A number were moving in with relatives. In fact it sounded like the old days, before the abundance. Some were planting gardens. One said he was learning the ukulele so he could be a wandering minstrel. Mr. Doctorow told me the reaction was "stupendous" not only in terms of numbers but in terms of seriousness: These were people truly sharing their anxieties.

All of this hunkering down has stopped the great churning, the buying, selling and buying that was at the heart of our prosperity. In private equity firms, the churning was life. They bought a company, removed the fat, sold it at a profit, and bought another one. They kept moving. That's over. No one is buying now, and no one can sell.

Perhaps the biggest factor behind the new pessimism is the knowledge that the crisis is not only economic but political, that we'll have to change both cultures, economic and political, to turn the mess around. That's a tall order, and won't happen quickly.

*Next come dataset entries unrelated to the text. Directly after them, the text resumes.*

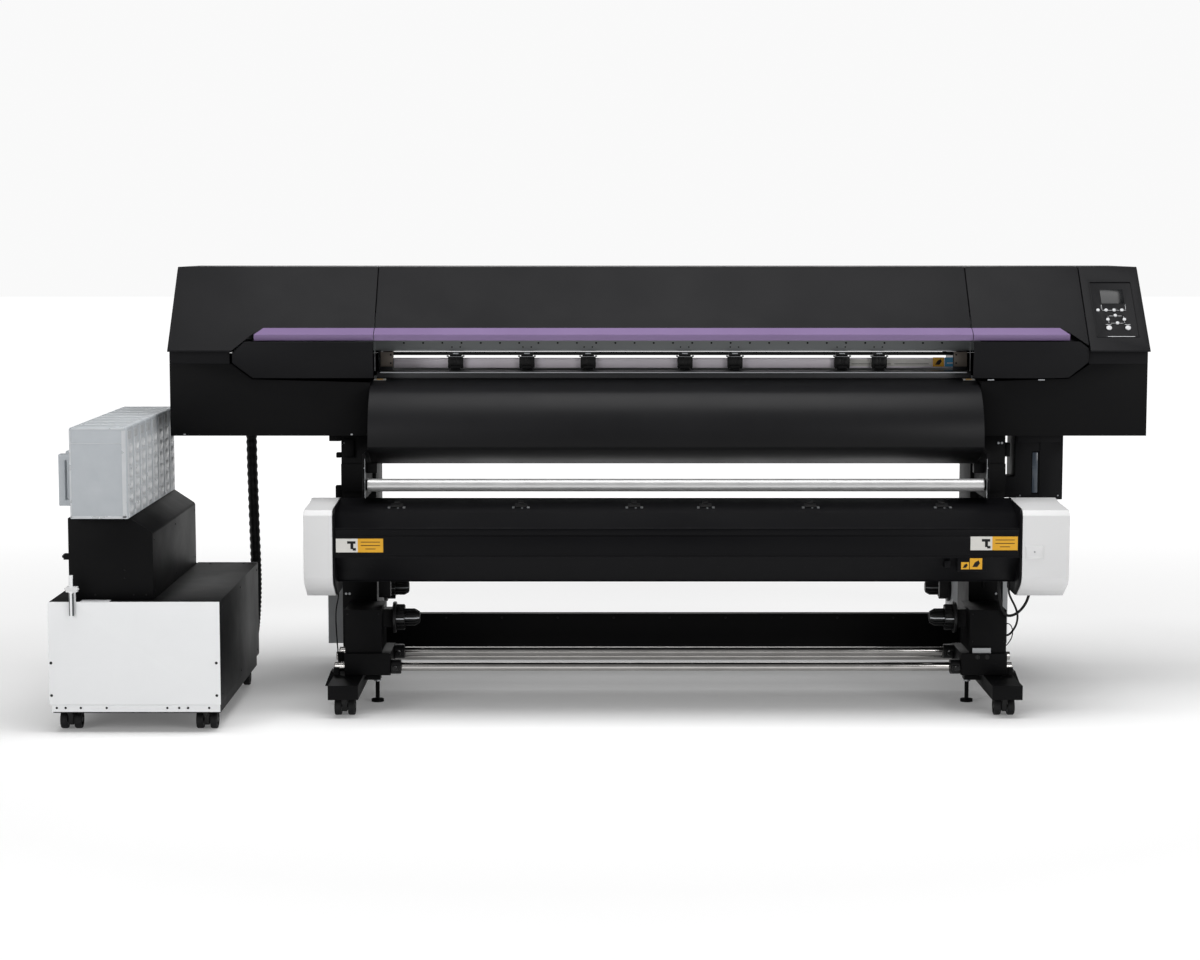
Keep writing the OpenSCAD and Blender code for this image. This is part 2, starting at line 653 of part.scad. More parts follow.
// Stepped core chuck, side is the way its nose points
module chuck(x, side, y, z) translate([x, y, z]) rotate([0, side * 90, 0]) {
    translate([0, 0, -14]) cylinder(r = 10, h = 16);
    cylinder(r = 45, h = 10);
    translate([0, 0, 10 - eps]) cylinder(r = 37.5, h = 24);
    translate([0, 0, 34 - 2 * eps]) cylinder(r = 25, h = 32);
    translate([0, 0, 66 - 3 * eps]) cylinder(r1 = 25, r2 = 17, h = 11);
}

module takeup_left_chuck() color("#1a1a1c") chuck(media_cx - 806.5, 1, core_y, core_z);
module takeup_right_chuck() color("#1a1a1c") chuck(media_cx + 811.5, -1, core_y, core_z);

// Rear supply side: two grey end housings on the feet, and their stay pipe
module supply_unit() color("#c4c6c8") {
    for (s = [-1, 1]) {
        a = media_cx + s * 1052;
        b = media_cx + s * 884;
        difference() {
            block([min(a, b), 425, 76], [max(a, b), 597, 330]);
            block([min(a, b) + wall, 425 + wall, 75], [max(a, b) - wall, 597 - wall, 330 - wall]);
            rod_x(media_cx + s * 884 - 30, media_cx + s * 884 + 30, supply_y, supply_z, 10 + fit);
        }
    }
    for (i = [0, 1]) block([foot_x[i] - 30, foot_y1 - 30, foot_z1], [foot_x[i] + 30, 430, foot_z1 + 26]);
    rod_x(media_cx - 886, media_cx + 886, 560, 104, pipe_d / 2);
}
supply_y = 510;
supply_z = 240;

module supply_chucks() color("#1a1a1c") {
    chuck(media_cx - 883.5, 1, supply_y, supply_z);
    chuck(media_cx + 883.5, -1, supply_y, supply_z);
}

// ---------------------------------------------------------------- dryer

function dryer_section() = [[-215, 600], [-345, 570], [-385, 538], [-408, 534], [-410, 457],
    [-330, 378], [-235, 378], [-215, 398]];

module dryer_housing() color("#19191b") {
    difference() {
        along_x(dryer_x0, dryer_x1) polygon(dryer_section());
        along_x(dryer_x0 - 1, dryer_x1 + 1) polygon([[-218, 596], [-343, 567], [-383, 535],
            [-406, 530], [-407, 459], [-328, 381], [-236, 381], [-218, 399]]);
    }
    // closing ribs at both ends
    for (x = [dryer_x0, dryer_x1 - 3]) along_x(x, x + 3) polygon(dryer_section());
}

// Moulded end caps, taller than the housing, with chamfered outer edges
module dryer_end_caps() color("#e6e7e8") {
    profile = [[-190, 598], [-250, 591], [-400, 586], [-414, 572], [-414, 400], [-400, 378],
        [-330, 338], [-200, 338], [-190, 350]];
    inner = [[-194, 594], [-250, 587], [-398, 582], [-410, 571], [-410, 401], [-397, 381],
        [-329, 342], [-203, 342], [-194, 351]];
    difference() {
        along_x(dryer_x0 - cap_left_w, dryer_x0 - 0.5) polygon(profile);
        along_x(dryer_x0 - cap_left_w + skin, dryer_x0) polygon(inner);
    }
    difference() {
        along_x(dryer_x1 + 0.5, dryer_x1 + cap_right_w) polygon(profile);
        along_x(dryer_x1, dryer_x1 + cap_right_w - skin) polygon(inner);
    }
    // clip plate on the right cap
    translate([dryer_x1 + 34, -414, 470]) rotate([90, 0, 0]) linear_extrude(3)
        square([50, 36], center = true);
}

// Waste-ink tank in its column under the right lower cover
module waste_ink_tank() color("#232325") {
    x0 = media_cx + 993;
    difference() {
        block([x0, -10, 572], [x0 + 140, 130, body_floor_z - 0.5]);
        block([x0 + 50, -12, 590], [x0 + 68, -4, 712]);
    }
    block([x0 - 32, -10, 578], [x0, 60, 640]);
}

// ---------------------------------------------------------------- ink cart

// Cabinet body with its base rail and four caster seats
module cart_cabinet() color("#1d1d20") {
    cart_pins = [[cart_x0 + 46, cart_y0 + 50], [cart_x1 - 46, cart_y0 + 50]];
    difference() {
        union() {
            difference() {
                block([cart_x0 + 3, cart_y0 + 3, cart_z0], [cart_x1, cart_y1, cart_top_z]);
                block([cart_x0 + 6, cart_y0 + 2, cart_z0 + 3], [cart_x1 - 3, cart_y1 - 3, cart_top_z - 3]);
            }
            difference() {
                block([cart_x0 + 8, cart_y0 + 6, foot_z0], [cart_x1 - 2, cart_y1 - 40, cart_z0 + eps]);
                block([cart_x0 + 84, cart_y0 + 30, foot_z0 - 1], [cart_x1 - 80, cart_y1 - 70, cart_z0]);
            }
        }
        for (p = cart_pins) translate([p[0], p[1], foot_z0 - 1]) cylinder(d = 12 + 2 * fit, h = 28);
    }
    for (x = cart_caster_xs) caster_fork([x, cart_y1 - 90], 18, false);
}
cart_caster_xs = [cart_x0 + 46, cart_x1 - 46];
cart_caster_y = cart_y0 + 50;

// White front panel that screws over the cabinet's open front
module cart_front_panel() color("#e9eaeb") {
    block([cart_x0, cart_y0 - 2, cart_z0 - 5], [cart_x1, cart_y0 + 3, cart_top_z]);
    // hose clip and drain tube at the upper left
    block([cart_x0 + 52, cart_y0 - 12, 386], [cart_x0 + 82, cart_y0 + 8, 400]);
    block([cart_x0 + 58, cart_y0 - 2, 350], [cart_x0 + 76, cart_y0 + 3, 390]);
    translate([cart_x0 + 66, cart_y0 - 8.5, 320]) cylinder(d = 11, h = 112);
}

// Housing of the ink supply, which the trays stand on
module ink_housing() color("#1d1d20") {
    y0 = cart_y0 + 38;
    y1 = cart_y1 - 12;
    outline = [[house_x0, cart_top_z], [house_x0, house_z1], [house_x0 + 167, house_z1],
        [house_x1 - 4, house_z1 - 38], [house_x1, house_z1 - 44], [house_x1, cart_top_z]];
    difference() {
        along_y(y0, y1) polygon(outline);
        along_y(y0 + 3, y1 - 3) polygon([[house_x0 + 3, cart_top_z - 1], [house_x0 + 3, house_z1 - 3],
            [house_x0 + 166, house_z1 - 3], [house_x1 - 5, house_z1 - 41],
            [house_x1 - 3, house_z1 - 45], [house_x1 - 3, cart_top_z - 1]]);
    }
    // stub of the drain cock on the left
    block([house_x0 - 16, y0 + 10, 466], [house_x0, y0 + 30, 482]);
}

// One ink tray with a grip at its left
module ink_tray(i) color("#d5dadd") {
    y0 = tray_y0 + (i - 1) * tray_pitch;
    z0 = house_z1 + 1;
    r = 8;
    difference() {
        union() {
            along_y(y0, y0 + tray_t) polygon(concat([[tray_x0, z0], [tray_x0 + tray_w, z0]],
                arc([tray_x0 + tray_w - r, z0 + tray_h - r], r, 0, 90, 4),
                arc([tray_x0 + r, z0 + tray_h - r], r, 90, 180, 4)));
            block([tray_x0 - 36, y0 + 30, z0 + 32], [tray_x0 + 1, y0 + 58, z0 + 172]);
        }
        block([tray_x0 - 18, y0 + 20, z0 + 48], [tray_x0 - 8, y0 + 70, z0 + 156]);
    }
}

module ink_tray_1() ink_tray(1);
module ink_tray_2() ink_tray(2);
module ink_tray_3() ink_tray(3);
module ink_tray_4() ink_tray(4);
module ink_tray_5() ink_tray(5);
module ink_tray_6() ink_tray(6);
module ink_tray_7() ink_tray(7);
module ink_tray_8() ink_tray(8);

module cart_left_caster() color("#151517") caster_fork([cart_caster_xs[0], cart_caster_y], 18, true);
module cart_left_wheels() color("#222225") caster_wheels([cart_caster_xs[0], cart_caster_y], 18);
module cart_right_caster() color("#151517") caster_fork([cart_caster_xs[1], cart_caster_y], 18, true);
module cart_right_wheels() color("#222225") caster_wheels([cart_caster_xs[1], cart_caster_y], 18);
module cart_rear_wheels() color("#222225") {
    for (x = cart_caster_xs) caster_wheels([x, cart_y1 - 90], 18);
}

// ---------------------------------------------------------------- cables

// Routes, in millimetres
power_route = [[1180, -230, 338], [1180, -230, 331], [1180, -230, 324], [1172, -230, 302],
    [1158, -230, 282], [1139, -230, 268], [1120, -230, 266], [1107, -230, 280],
    [1100, -231, 302], [1096, -233, 330], [1094, -238, 350], [1094, -240, 364],
    [1094, -240, 371], [1094, -240, 378]];
motor_route = [[1120, -250, 378], [1120, -250, 366], [1120, -250, 354], [1121, -246, 334],
    [1130, -232, 314], [1146, -212, 286], [1154, -202, 260], [1152, -193, 234],
    [1143, -176, 210], [1136, -156, 198], [1130, -150, 196], [1125, -150, 196],
    [1120, -150, 196]];
sensor_route = [[1120, -120, 222], [1124, -120, 222], [1129, -120, 222], [1136, -122, 225],
    [1143, -127, 225], [1149, -134, 218], [1151, -142, 204], [1147, -148, 188],
    [1139, -148, 174], [1133, -142, 165], [1128, -140, 164], [1124, -140, 164],
    [1120, -140, 164]];
left_route = [[-777, -204, 338], [-777, -204, 332], [-777, -204, 326], [-779, -203, 308],
    [-785, -198, 280], [-787, -192, 250], [-787, -184, 220], [-786, -176, 190],
    [-785, -168, 160], [-784, -160, 130], [-784, -154, 114], [-784, -152, 105],
    [-784, -152, 100], [-784, -152, 94]];
ink_route = [[-1092, 335, 769.99], [-1092, 335, 750], [-1092, 335, 730], [-1091, 335, 640],
    [-1089, 336, 540], [-1087, 338, 440], [-1085, 341, 350], [-1084, 341, 290],
    [-1084, 333, 235], [-1084, 309, 185], [-1084, 275, 147], [-1084, 240, 129],
    [-1084, 222, 129], [-1084, 202, 129]];

module takeup_leads() color("#111112") {
    tube(smooth(power_route, 2), 8);
    tube(smooth(motor_route, 2), 6);
    tube(smooth(sensor_route, 2), 3);
    tube(smooth(left_route, 2), 4);
}

module ink_tube() color("#151516") tube(smooth(ink_route, 2), 33, 10);

left_leg();
right_leg();
cross_beam();
takeup_rails();
main_beam();
rear_cover();
left_lower_cover();
right_lower_cover();
left_hood();
right_hood();
trim_strips();
platen();
apron();
control_panel();
display_window();
dryer_housing();
dryer_end_caps();
takeup_right_unit();
waste_ink_tank();
supply_unit();
cart_cabinet();
cart_front_panel();
ink_housing();
takeup_leads();
ink_tube();
front_cover();
front_cover_trim();
left_maintenance_cover();
right_maintenance_cover();
print_carriage();
cutter_carriage();
cutter_holder();
pinch_arms();
pinch_rollers();
grit_rollers();
guide_roller();
takeup_left_unit();
takeup_left_chuck();
takeup_right_chuck();
supply_chucks();
ink_tray_1();
ink_tray_2();
ink_tray_3();
ink_tray_4();
ink_tray_5();
ink_tray_6();
ink_tray_7();
ink_tray_8();
menu_keys();
command_keys();
printer_left_caster();
printer_left_wheels();
printer_right_caster();
printer_right_wheels();
cart_left_caster();
cart_left_wheels();
cart_right_caster();
cart_right_wheels();
printer_rear_wheels();
cart_rear_wheels();
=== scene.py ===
import json
import math

import bmesh
import bpy
from mathutils import Matrix, Vector

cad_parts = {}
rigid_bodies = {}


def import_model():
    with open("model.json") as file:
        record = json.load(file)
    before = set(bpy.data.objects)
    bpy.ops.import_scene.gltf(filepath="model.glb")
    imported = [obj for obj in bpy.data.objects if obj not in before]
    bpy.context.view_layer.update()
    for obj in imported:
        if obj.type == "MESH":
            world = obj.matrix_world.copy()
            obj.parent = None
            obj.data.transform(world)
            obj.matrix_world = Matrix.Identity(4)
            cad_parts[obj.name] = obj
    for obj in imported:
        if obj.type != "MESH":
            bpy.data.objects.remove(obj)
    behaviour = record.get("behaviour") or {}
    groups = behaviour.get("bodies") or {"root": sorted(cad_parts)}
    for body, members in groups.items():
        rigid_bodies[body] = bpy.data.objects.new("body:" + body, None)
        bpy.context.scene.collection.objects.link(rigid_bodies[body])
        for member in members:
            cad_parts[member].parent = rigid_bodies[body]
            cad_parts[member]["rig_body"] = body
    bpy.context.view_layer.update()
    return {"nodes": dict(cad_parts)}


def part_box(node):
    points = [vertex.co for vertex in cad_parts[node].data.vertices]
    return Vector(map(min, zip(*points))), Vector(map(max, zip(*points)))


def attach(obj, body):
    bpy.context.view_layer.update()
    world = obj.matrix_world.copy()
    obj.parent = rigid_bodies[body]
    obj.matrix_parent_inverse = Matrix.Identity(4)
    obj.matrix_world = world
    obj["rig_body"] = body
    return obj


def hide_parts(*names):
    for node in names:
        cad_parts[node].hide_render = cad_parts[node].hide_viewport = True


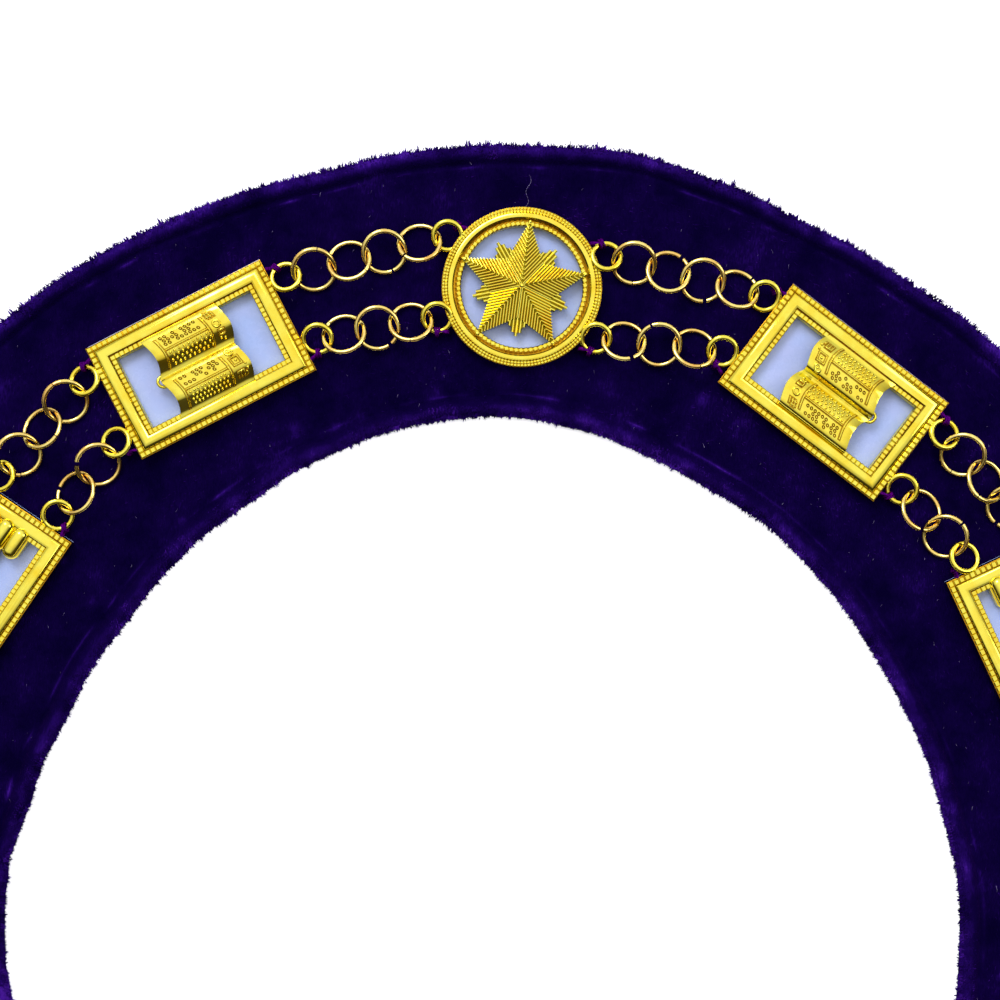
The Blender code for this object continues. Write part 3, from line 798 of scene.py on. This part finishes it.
# %% Lobes and bar
def lobe(x, y, high):
    only(floor)
    bpy.ops.mesh.primitive_uv_sphere_add(segments=28, ring_count=14, radius=2.0 * MM, location=(0, 0, 0))
    shape = bpy.context.object
    pick(shape, lambda middle, normal: middle.z < -0.05 * MM)
    bpy.ops.mesh.delete(type="FACE")
    for hand in (-1, 1):
        pick(shape, lambda co, normal: co.x * hand > 0.25 * MM, "VERT")
        bpy.ops.transform.translate(value=(hand * 2.15 * MM, 0, 0))
    pick(shape, lambda middle, way: abs(middle.z) < 1e-7, "EDGE")
    bpy.ops.mesh.extrude_region_move(TRANSFORM_OT_translate={"value": (0, 0, -0.5 * MM)})
    for value, drop in (((1.06, 1.12, 1), 0.0), ((1.0, 1.0, 1), -0.5), ((1.0, 1.0, 1), -0.9)):
        bpy.ops.mesh.extrude_region_move(TRANSFORM_OT_translate={"value": (0, 0, drop * MM)})
        bpy.ops.transform.resize(value=value, center_override=(0, 0, 0))
    bpy.ops.mesh.edge_face_add()
    pick(shape, lambda co, normal: True, "VERT")
    bpy.ops.mesh.normals_make_consistent(inside=False)
    bpy.ops.object.mode_set(mode="OBJECT")
    for v in shape.data.vertices:
        v.co.z *= 0.6 if v.co.z > 0 else 1.0  # the top is a low dome
    low = min(v.co.z for v in shape.data.vertices)
    top = max(v.co.z for v in shape.data.vertices)
    scale = (high - 0.6) * MM / (top - low)
    for v in shape.data.vertices:
        v.co = (v.co.x + x * MM, v.co.y + y * MM, 0.6 * MM + (v.co.z - low) * scale)
    return put_down(shape, "lobe", GILT, 35)


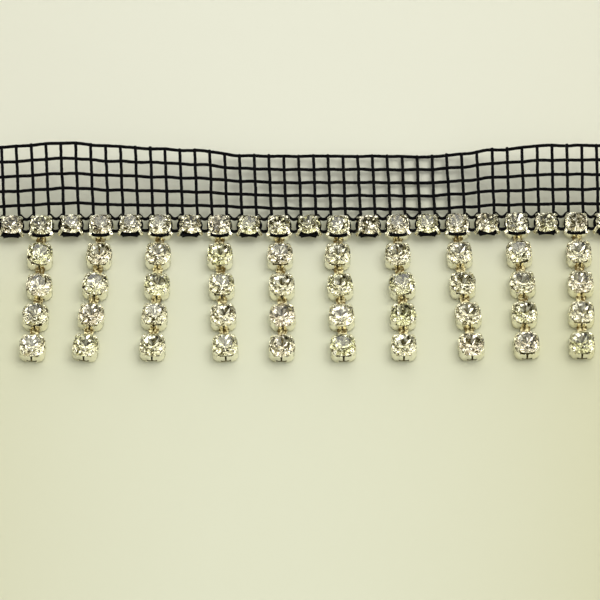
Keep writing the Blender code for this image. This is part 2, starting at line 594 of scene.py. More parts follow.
class GeometryTree(Tree):
    """A Geometry Nodes tree with named inputs."""

    def __init__(self, name: str) -> None:
        """Make the tree with a geometry input and output.

        Args:
            name: the tree's name.
        """
        super().__init__(bpy.data.node_groups.new(name, "GeometryNodeTree"))
        face = self.tree.interface
        face.new_socket("Geometry", in_out="INPUT", socket_type="NodeSocketGeometry")
        face.new_socket("Geometry", in_out="OUTPUT", socket_type="NodeSocketGeometry")
        self.group_in = self.tree.nodes.new("NodeGroupInput")
        self.names: dict[str, str] = {}

    def given(self, name: str, kind: str) -> Wire:
        """Add a named input.

        Args:
            name: the input's name.
            kind: the last part of its socket type, such as Float.

        Returns:
            The input as a wire.
        """
        socket = self.tree.interface.new_socket(
            name, in_out="INPUT", socket_type=f"NodeSocket{kind}"
        )
        self.names[name] = socket.identifier
        return Wire(self, self.group_in.outputs[name])

    def geometry(self) -> Wire:
        """The geometry that the modifier is given."""
        return Wire(self, self.group_in.outputs["Geometry"])

    def attribute(self, name: str, kind: str = "FLOAT") -> Wire:
        """Read a named attribute."""
        return self.add("GeometryNodeInputNamedAttribute", {"data_type": kind}, {"Name": name})

    def end(self, geometry: Wire) -> None:
        """Send the geometry out of the tree."""
        self.make("NodeGroupOutput", {}, {0: geometry})

    def run(self, obj: bpy.types.Object, name: str, values: dict) -> bpy.types.Object:
        """Run the tree on an object and keep the result as a plain mesh.

        Args:
            obj: the object that the tree starts from.
            name: the finished object's name.
            values: the inputs by name.

        Returns:
            The finished object.
        """
        modifier = obj.modifiers.new(self.tree.name, "NODES")
        modifier.node_group = self.tree
        for key, value in values.items():
            modifier[self.names[key]] = value
        return MeshMaker.bake(obj, name)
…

One thing for sure: Our political leaders for at least a decade, really more, have by and large been men and women who had fortunate lives, who always seemed to expect nice things to happen and happiness to occur.

And so they could overspend, overcommit and overextend the military, and it would all turn out fine. They claimed to be quintessentially optimistic, but it was a cheap optimism, based more on sunny personal experience than any particular faith, and void of an understanding of how dark and gritty life can be, and has been for most of human history.

I end with a hunch that is not an unhappy one. Dynamism has been leached from our system for now, but not from the human brain or heart. Just as our political regeneration will happen locally, in counties and states that learn how to control themselves and demonstrate how to govern effectively in a time of limits, so will our economic regeneration. That will begin in someone's garage, somebody's kitchen, as it did in the case of Messrs. Jobs and Wozniak.

The comeback will be from the ground up and will start with innovation. No one trusts big anymore. In the future everything will be local. That's where the magic will be. And no amount of pessimism will stop it once it starts.